During a press conference Friday morning with U.S. Representatives Suzan DelBene (1st district) and Rick Larsen (2nd district), Community Transit CEO Emmett Heath introduced details about the upcoming second Swift bus rapid transit line, including the all-important line colors.
As speculated during the planning process, the first line, which opened in 2009 and runs along Highway 99 from Everett to Aurora Village, will become the Blue Line; and the second line, set to open in 2019 and run from Paine Field through Mill Creek to Canyon Park in Bothell, will become the Green Line. The two lines intersect at Airport Road in southern Everett, forming an X-shaped network in southwestern Snohomish County. Both colors coincide with those of the Seahawks, who are celebrating their 40th anniversary this month.

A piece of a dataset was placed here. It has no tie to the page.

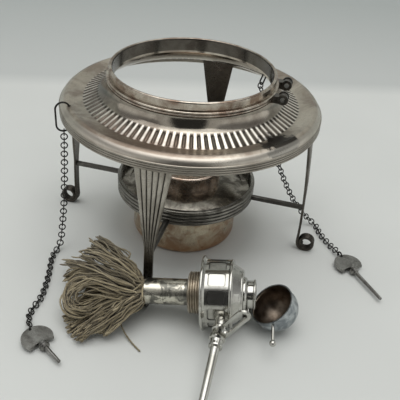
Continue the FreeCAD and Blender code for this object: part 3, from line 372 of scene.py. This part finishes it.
# Rolled reeded strap: pale reeds with black lines between them, browner and darker towards the foot.
legLook = {"clean": "#c6c1b7", "film": "#918b81", "dark": "#1d1b19", "patchMm": 18.0, "patchEdge": 0.18,
           "grimeMm": 1.6, "grime": 1.0, "grimeSteps": (0.62, 0.92), "rough": (0.18, 0.32),
           "zones": [heightFade(30.0, 92.0, "#3b3732", 0.8)]}
giveMaterial(silverPlate("rolledReededStrapSilverPlate", legLook), "leg_front")

# The same strap on the other legs, which get less wiping: greyer all over.
legSideLook = dict(legLook, clean="#86817a", film="#5f5a53")
giveMaterial(silverPlate("rolledReededStrapSilverPlateDull", legSideLook), "leg_right", "leg_back", "leg_left")

# Drawn bar, oxidised: dark grey with a soft, dull shine.
barLook = {"clean": "#6d6b66", "film": "#4c4a46", "dark": "#1b1a19", "patchMm": 12.0, "patchEdge": 0.18,
           "grimeMm": 1.5, "grime": 0.9, "rough": (0.28, 0.45)}
giveMaterial(silverPlate("oxidisedSilverPlateBar", barLook), "stretcher_front", "stretcher_right",
             "stretcher_back", "stretcher_left")

# Reeded lamp ring: the bars' grey, but smoother, so each reed carries a thin bright line.
ringLook = dict(barLook, clean="#918e86", film="#5c5953", rough=(0.14, 0.28))
giveMaterial(silverPlate("reededSilverPlateLampRing", ringLook), "lamp_ring")

# Drawn wire, heavily oxidised: nearly black links with small glints.
chainLook = {"clean": "#454442", "film": "#2d2c2a", "dark": "#121211", "patchMm": 5.0, "patchEdge": 0.15,
             "grimeMm": 0.8, "grime": 0.7, "rough": (0.30, 0.48)}
giveMaterial(silverPlate("oxidisedSilverWire", chainLook), "chain_left", "chain_right", "chain_hook_ring",
             "chain_staple", "pin_left_ring", "pin_right_ring")

# Cast pins, handled for years: mid grey, worn lighter in patches.
pinLook = {"clean": "#9b9a96", "film": "#6d6b67", "dark": "#1f1e1d", "patchMm": 9.0, "patchEdge": 0.12,
           "grimeMm": 1.0, "grime": 0.8, "rough": (0.16, 0.32)}
giveMaterial(silverPlate("wornSilverCastPin", pinLook), "pin_left_thumb_plate", "pin_left_collar",
             "pin_left_shank", "pin_right_thumb_plate", "pin_right_collar", "pin_right_shank")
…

While Community Transit’s 5-year plan published in May anticipated a September 2018 opening for the Green Line, Community Transit spokesperson Martin Munguia stated that hitting 60 percent design on the project brought a “more realistic picture of both cost and schedule.” Other hold-ups include construction on the 128th Street overpass crossing Interstate 5, where WSDOT is restricting construction to one side of a time to minimize traffic disruptions and thus will be split between the summers of 2017 and 2018 along with station construction. The early 2019 launch will fall a few months shy of the Blue Line’s 10th anniversary in November, and come only four years before the possible launch of a third line to feed Lynnwood Link at Lynnwood Transit Center.
15 new articulated buses will also be ordered and delivered in late 2018, and are planned to be inter-operable with the Blue Line, sharing the same branding and similar features.
Sound Transit’s decision last year to name its lines after colors poses some potential confusion with Swift’s new lines, but Munguia says that the two agencies came together and felt that the two modes were distinct enough to not be easily confused. For the time being, Community Transit will append the Swift brand to every mention of the project.
The $73 million cost of construction will be funded mostly by a $50 million FTA Small Starts grant that is part of the 2017 budget. $17 million from the state will help build the line’s northern terminus at Seaway Transit Center, adjacent to Boeing’s massive Everett factory. Operations will be funded in part by a portion of the 0.3 sales tax approved by voters last November as well as a $5 million FTA Congestion Mitigation & Air Quality grant for the first two years, allowing for the voter-approved increase to fund other services.
The line ends at Canyon Park P&R to the south, a few miles short of downtown Bothell, where an extension has been considered and put on the back-burner until the completion of a major road project by the city; as the line would fall into King County like routes 105 and 106 do today, Community Transit has held discussions with King County Metro about the extension.
The “Blue Line” moniker will begin appearing in schedules, on bus headsigns and at stations near you this fall. When the Green Line begins service in 2019, it will operate at 12-minute headways on weekdays and 20 minutes at night and on weekends, and is expected to attract 3,300 riders in its first year. Additional lines are also planned on major corridors, stretching as far north as Arlington and as far east as Highway 9 near Silver Firs.